Last year, the Kansas City Royals lost 100 games for the fourth time in five years. That’s bad, but it could have been worse. Through the first two months of the season the Royals’ record was 13–38, on pace to set the record for most losses in a season. The team wasn’t just horrible, it was hopelessly horrible. Old players like Mark Redman, Reggie Sanders, and Matt Stairs — who would have been role players on any remotely decent team — weren’t just starting in Kansas City, but were among the team’s best players. And youngsters Mark Teahen, John Buck, and Angel Berroa weren’t just bad, but rated among the worst players in the game.
On May 31, the team finally fired longtime general manager Allard Baird and replaced him with Atlanta Braves executive Dayton Moore. Considered among the game’s surest bets to be an excellent GM, Moore took the job with a condition. He wanted owner David Glass, a notorious buttinski who ran his ballclub using the lessons he learned making his money as a member of Wal-Mart’s cult-like managerial class, to stop interfering in the work of the professionals. Glass agreed, and Moore promptly got rid of every player and executive he could. Whether because they weren’t as bad as their record showed, because they were shaken up by Moore’s purge, or something else, the Royals improved immediately, going 49–62 in the last four months of the season. That’s bad, but not out of the ordinary. Observers raised their eyebrows.
In the 10 months since he was hired, the only thing Moore has done that’s attracted any real attention has been signing free agent pitcher Gil Meche, who last posted a league-average ERA in 2000 and has never pitched 200 innings in a season, to a $55 million contract. This was widely derided. After all, it’s one thing to identify a pitcher as a candidate to establish himself as a solid starter, but another to pay him as if he’s already done so. In context, though, the move makes sense. The Royals had only four pitchers good enough to toss 75 innings for them last year, and none of them had an ERA below 5.00. A typical, submediocre Meche season would constitute massive improvement for the team. If he actually does what Moore and his capos suspect he might and grows up to be the next late-blooming ace a la Jason Schmidt or Chris Carpenter — all the better for Missouri.
While that’s been the only big move, it’s far from the only one, or even perhaps the most important. Looking at the totality of what Moore has done since hanging his hat in Kansas City, you have to be impressed. A team that a year ago looked worse than the 1962 Mets now looks as if it might not be half bad. This is not faint praise.
The most important reason the Royals have the faint scent of a possible surprise team (note the qualifiers) is Alex Gordon. Moore had nothing to do with Gordon, but he does get to reap the benefits of bringing him to the majors and installing him as the no. 3 hitter. Gordon, a 23-year-old third baseman whom the Royals drafted in 2005, is one of those rare talents who come out of college as fully mature ballplayers and aren’t so much prospects as players who happen not to have played yet in the majors. With a couple of nagging injuries, he hit .325 BA/.427 OBA/.588 SLG with 22 steals in 25 attempts and good defense at Double-A last year. Right now, he’s probably about as good as David Wright.

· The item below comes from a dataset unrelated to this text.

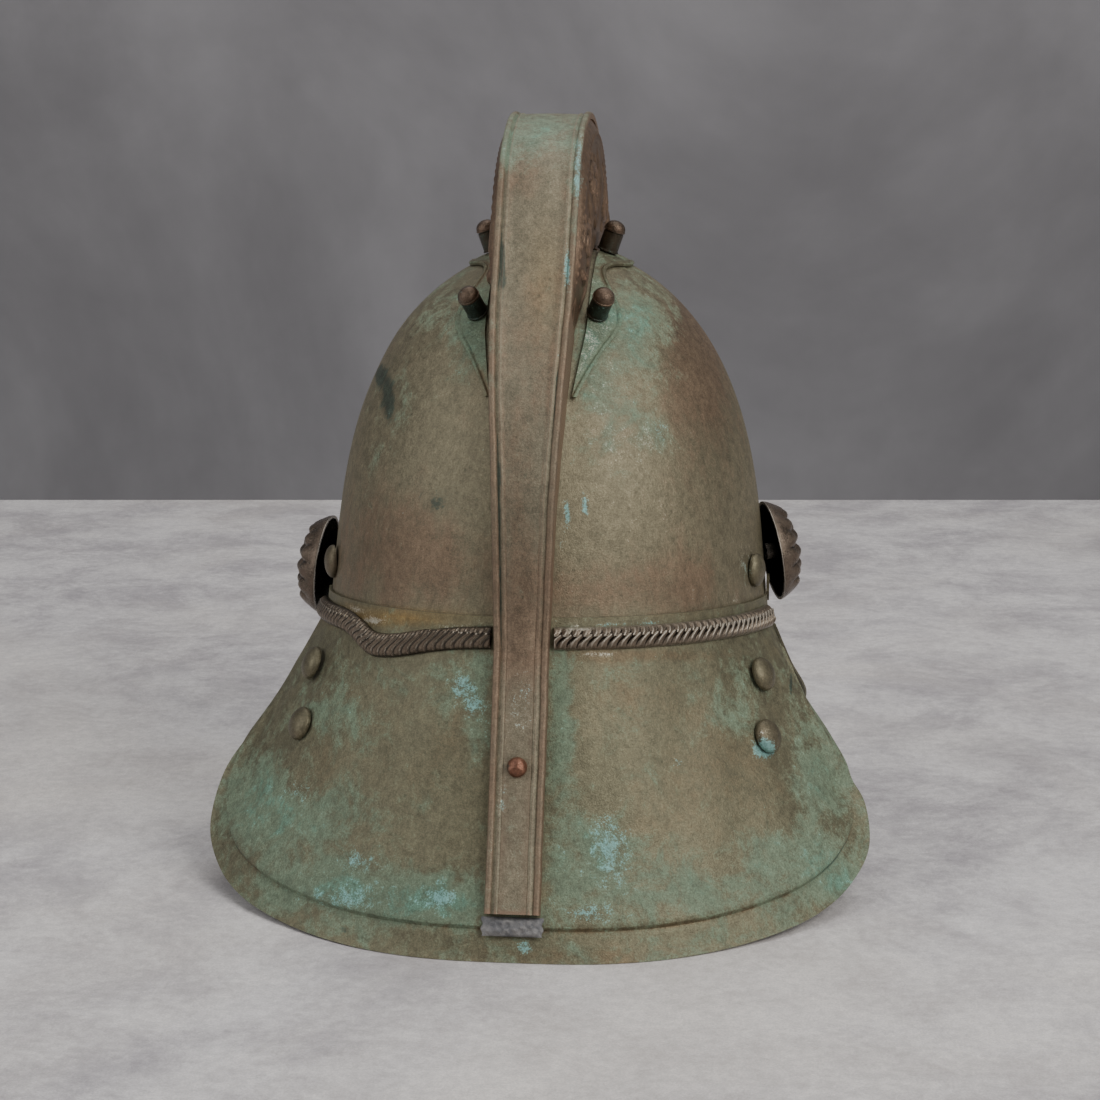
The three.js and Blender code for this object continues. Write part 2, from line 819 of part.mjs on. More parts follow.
function addRosettes() {
  const r = rosetteRadius;
  const domeAt = (share, radius, height) => [radius * Math.sin(share * Math.PI / 2), height * Math.cos(share * Math.PI / 2)];
  const shares = [0.2, 0.42, 0.62, 0.8, 0.93];
  for (const [name, side, height, standOff, turn, tilt] of rosettes) {
    const axis = new THREE.Vector3(side, -Math.tan(radians(turn)), Math.tan(radians(tilt))).normalize();
    const lean = Math.sqrt(1 - axis.x ** 2);
    const reach = shankRadius * Math.abs(axis.x) / lean;
    const corner = skullBeside(-rosetteForward + reach * axis.y, height + reach * axis.z);
    const out = corner + seatGap + shankRadius * lean;
    const seat = new THREE.Vector3(side * out, -rosetteForward, height);
    const shape = [
      [0, 0],
      [shankRadius, 0],
      [shankRadius, standOff + rosetteDome - rosetteWall * 1.8],
      ...shares.map((s) => domeAt(s, r - rosetteWall, rosetteDome - rosetteWall))
        .filter(([x]) => x > shankRadius + rosetteWall)
        .map(([x, z]) => [x, z + standOff]),
      [r - rosetteWall, standOff],
      [r, standOff],
      ...shares.slice().reverse().map((s) => domeAt(s, r, rosetteDome)).map(([x, z]) => [x, z + standOff]),
      [0, standOff + rosetteDome],
    ];
    addTurned(name, lathe(shape, 16), dark, seat, axis);
  }
}

function domedHead(radius, height) {
  return lathe([
    [0, 0],
    [radius, 0],
    [radius * 0.93, height * 0.4],
    [radius * 0.6, height * 0.85],
    [0, height],
  ], 12);
}

// Height of a flat seat of a radius over the round wall under it
function seatOver(radius) {
  return seatGap + radius ** 2 / skullWidth;
}

// Two rivets at each side of the neck guard. columns: share of its edge, down
const guardRivets = [
  [0.768, 0.2],
  [0.746, 0.4],
];

function addHeads() {
  const angle = Math.PI / 2 - Math.asin(2 * studSetback / skullLength);
  for (const [name, side] of [['left', -1], ['right', 1]]) {
    const seat = onSkullWall(angle, studHeight, seatOver(studRadius));
    const out = onSkullWall(angle, studHeight, 1 + seatOver(studRadius)).sub(seat).normalize();
    const across = new THREE.Vector3(side, 1, 1);
    addTurned(`side_stud_${name}`, domedHead(studRadius, studDome), dark, seat.multiply(across), out.multiply(across));
    guardRivets.forEach(([share, down], i) => {
      const onSide = side > 0 ? share : 1 - share;
      const normal = guardNormal(onSide, down);
      const foot = onGuard(onSide, down, guardRimStep).addScaledVector(normal, seatOver(studRadius));
      addTurned(`peak_rivet_${name}_${i + 1}`, domedHead(studRadius, studDome), dark, foot, normal);
    });
  }
  const station = guardStation(stripRivetShare);
  const seat = station.crest.clone().addScaledVector(station.normal, -ridgeBead * 0.5 + seatGap);
  addTurned('strip_rivet', domedHead(stripRivetRadius, studDome * 0.9), copper, seat, station.normal);
}

// Lead patch that holds the strip's lower end to the rim
function addPatch() {
  const half = ridgeTailWidth / 2 + 1;
  const from = ridgeEndShare + 0.008;
  const to = from + patchLength / guardDrop;
  const rows = range(2, from, to);
  const cols = [-1, -0.5, 0, 0.5, 1];
  const grid = (lift) => rows.map((down, i) => cols.map((c) => {
    const crown = lift * (1 - 0.25 * Math.abs(c)) * (i === 1 ? 1 : 0.7);
    const p = onGuard(0.5, down, guardRimStep + seatGap + crown);
    return standing(p.setX(c * half));
  }));
  add('solder_patch', sheet(grid(patchThickness), grid(0)), lead);
}

// Small pointed tongue that hangs behind the right rosette
function addTongue() {
  const outline = new THREE.Shape([
    new THREE.Vector2(-tongueWidth / 2, 0),
    new THREE.Vector2(tongueWidth / 2, 0),
    new THREE.Vector2(tongueWidth / 2, -tongueLength * 0.6),
    new THREE.Vector2(0, -tongueLength),
    new THREE.Vector2(-tongueWidth / 2, -tongueLength * 0.6),
  ]);
  const geometry = new THREE.ExtrudeGeometry(outline, { depth: tongueThickness, bevelEnabled: false });
  geometry.rotateX(Math.PI / 2);
  geometry.rotateZ(Math.PI / 2);
  const top = studHeight - tongueWidth;
  const out = skullBeside(tongueSetback, top - tongueLength) + seatGap;
  const mesh = add('strap_tongue', geometry, dark);
  mesh.position.copy(standing(new THREE.Vector3(out, tongueSetback, top)));
}

addSkull();
addRearPeak();
addFrontPeak();
addRidge();
addCombSides();
addFeet();
addPosts();
addRopes();
addFrontBand();
addRosettes();
addHeads();
addPatch();
addTongue();

// Origin under the middle of the whole, on the surface it stands on
helmet.updateMatrixWorld(true);
const box = new THREE.Box3().setFromObject(helmet, true);
const middle = box.getCenter(new THREE.Vector3());
helmet.position.set(-middle.x, -middle.y, -box.min.z);

export default helmet;
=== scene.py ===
# Brass firefighter helmet, seen from behind on a pale table.
# The shape functions work in millimetres in the helmet's own frame: x to the right,
# u backwards and h up from the joint of skull and peaks. Meshes are in metres in the
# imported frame, where the helmet stands on its peaks.

import json
from math import asin, atan2, cos, pi, radians, sin

import bmesh
import bpy
import numpy as np
from mathutils import Matrix, Vector

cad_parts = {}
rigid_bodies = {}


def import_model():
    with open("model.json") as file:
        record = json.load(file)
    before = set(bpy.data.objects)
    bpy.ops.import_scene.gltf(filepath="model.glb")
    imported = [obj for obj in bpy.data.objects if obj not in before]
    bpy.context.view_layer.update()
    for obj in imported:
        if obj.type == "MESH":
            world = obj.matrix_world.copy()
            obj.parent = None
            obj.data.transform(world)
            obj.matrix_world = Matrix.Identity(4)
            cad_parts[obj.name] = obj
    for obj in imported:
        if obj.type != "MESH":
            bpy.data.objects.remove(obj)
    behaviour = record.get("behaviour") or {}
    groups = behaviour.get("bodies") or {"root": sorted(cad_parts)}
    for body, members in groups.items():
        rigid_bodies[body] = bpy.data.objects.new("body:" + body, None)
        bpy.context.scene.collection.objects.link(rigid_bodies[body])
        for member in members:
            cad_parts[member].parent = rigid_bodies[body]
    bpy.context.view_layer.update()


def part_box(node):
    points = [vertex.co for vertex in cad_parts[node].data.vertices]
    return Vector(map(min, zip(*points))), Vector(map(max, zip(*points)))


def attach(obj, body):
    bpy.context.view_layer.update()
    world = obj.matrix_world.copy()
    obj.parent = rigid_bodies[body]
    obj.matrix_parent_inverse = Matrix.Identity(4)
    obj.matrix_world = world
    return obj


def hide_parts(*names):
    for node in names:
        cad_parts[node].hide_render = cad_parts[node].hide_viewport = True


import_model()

MM = 0.001
SIDES = (("left", -1), ("right", 1))

# Skull
SKULL_WIDTH = 185.0
SKULL_LENGTH = 214.0
SKULL_HEIGHT = 151.5
SKULL_WALL = 0.9
SKULL_LAP = 4.0
DOME_FULLNESS = 2.45
BASE_TAPER = 0.16
HUB_HEIGHT = 60.0

# Peaks
GUARD_REACH = 137.0
GUARD_SPAN = 270.0
GUARD_DROP = 120.0
GUARD_WALL = 0.9
GUARD_LAP = 7.0
GUARD_BOW = 3.0
GUARD_RIM_WIDTH = 12.0
GUARD_RIM_STEP = 1.6
GUARD_RIM_RAMP = 1.6
RIM_SHARE = 0.12
STEP_SHARE = 0.14
VISOR_REACH = 163.0
VISOR_SPAN = 226.0
VISOR_DROP = 87.0
VISOR_BOW = 4.0
BOW_LENGTH = 60.0

# Comb, its cap strip and its feet
COMB_RISE = 54.0
COMB_FROM = 36.0
COMB_TO = 144.0
COMB_PLATE_WALL = 0.9
COMB_BULGE = 3.4
COMB_MOULDING = 1.1
COMB_INSET = 0.6
COMB_TOP_GAP = 0.8
COMB_END_TAPER = 14.0
RELIEF_END_TAPER = 8.0
RELIEF = 1.5
RIDGE_WIDTH = 32.0
RIDGE_TAIL_WIDTH = 21.0
RIDGE_THICKNESS = 1.0
RIDGE_BEAD = 1.3
RIDGE_TAIL_RISE = 4.6
RIDGE_TAIL_FLARE = 0.8
RIDGE_MARGIN = 1.0
RIDGE_LIP = 1.6
SKIRT_GAP = 0.3
RIDGE_END_SHARE = 0.855
FOOT_WIDTH = 12.0
FOOT_LEAST = 1.0
FOOT_WALL = 1.0
FOOT_CLEARANCE = 1.1
FOOT_FLARE = 2.6
FOOT_TAPER = 20.0
FOOT_FROM = 18.0
FOOT_TO = 162.0
POST_RADIUS = 4.5
POST_HEIGHT = 13.0
POST_OFFSET = 23.0
POST_ANGLES = (44, 82, 136)
POST_COLLAR_SHARE = 0.66
POST_COLLAR = 0.8

# Rope band
ROPE_HEIGHT = 9.0
ROPE_DEPTH = 3.4
ROPE_PITCH = 3.85
ROPE_SLANT = 6.0
ROPE_SAG = 7.2
ROPE_LOW_SHARE = 0.345
ROPE_DROP = 1.0
ROPE_EAR_SHARE = 0.075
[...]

Gordon has knocked the dominoes around in the Royals’ lineup. Teahen, who in the last four months of 2006 rediscovered the stroke that had once made him a fine prospect and established himself as a quality regular at third base, has been shipped to right field. (His performance in right has been good enough that he’ll probably end up playing a bit in center.) That move sent incumbent Sanders (an ancient veteran who can still hit a little), into left, where he’ll platoon with another good hitter, Emil Brown. With center fielder David DeJesus healthy, the outfield should actually be very good. Whereas last year the three slots were filled mainly by Sanders, Brown, and pinch runner Joey Gathright, with DeJesus getting plenty of at-bats when healthy, this year will see DeJesus, Teahen, and a good platoon. That’s a big difference. At first base, last year’s main player was Doug Mientkiewicz; this year, Ryan Shealy, a 27-year-old power hitter Moore nabbed from the Rockies in a minor deal, will take the at-bats. He’s not great, but he’s good, cheap, and in his prime. In total, the Royals should be getting good production from all three outfield positions and the infield corners, as opposed to getting it only from third last year. Add in shockingly long-lived second baseman Mark Grudzielanek and stalwart designated hitter Mike Sweeney, and the Royals sport a real lineup. Should the Royals bench the mind-searingly bad shortstop Berroa in favor of a passable gloveman such as Alex Gonzalez, as it seems they will, the team should also have a decent defense, which will help the pitching a lot.
Ah, the pitching — there, as with every club in the midst of rebuilding, is the rub. The Royals’ pitching looks pretty bad, but it should also have the capacity to surprise. Moore has not accumulated a great amount of mound talent, but he’s also stayed away from hopeless cases. Meche will front a rotation that actually has some potential. Zack Greinke, who is on the comeback from mental health issues that have prevented him from harnessing his immense talent, has the potential to be a true ace. Odalis Perez has been a poor starter for a couple years now after starring earlier in his career. But he isn’t yet 30 and probably still has the kind of run in him that makes him worth good prospects at the trade deadline. And former Met Brian Bannister isn’t about to rank with Nolan Ryan among causes for Mets fans to grieve, but he should keep the team in games. None of this sounds very impressive, but again, last year the Royals literally didn’t have pitchers who could take the ball. Being able to name four starters is actually a mammoth improvement.
What will the Royals do this year? Likely not much; they’re in the game’s most brutal division, and they’re rightly focused not on winning but on acquiring and developing talent. Still, the Royals are finally looking like a major league team. We’ll see what Moore will be able to do over time, but for now there’s no reason to think the team is going to lose 100 games any time soon. I’m sure Kansas City will take it.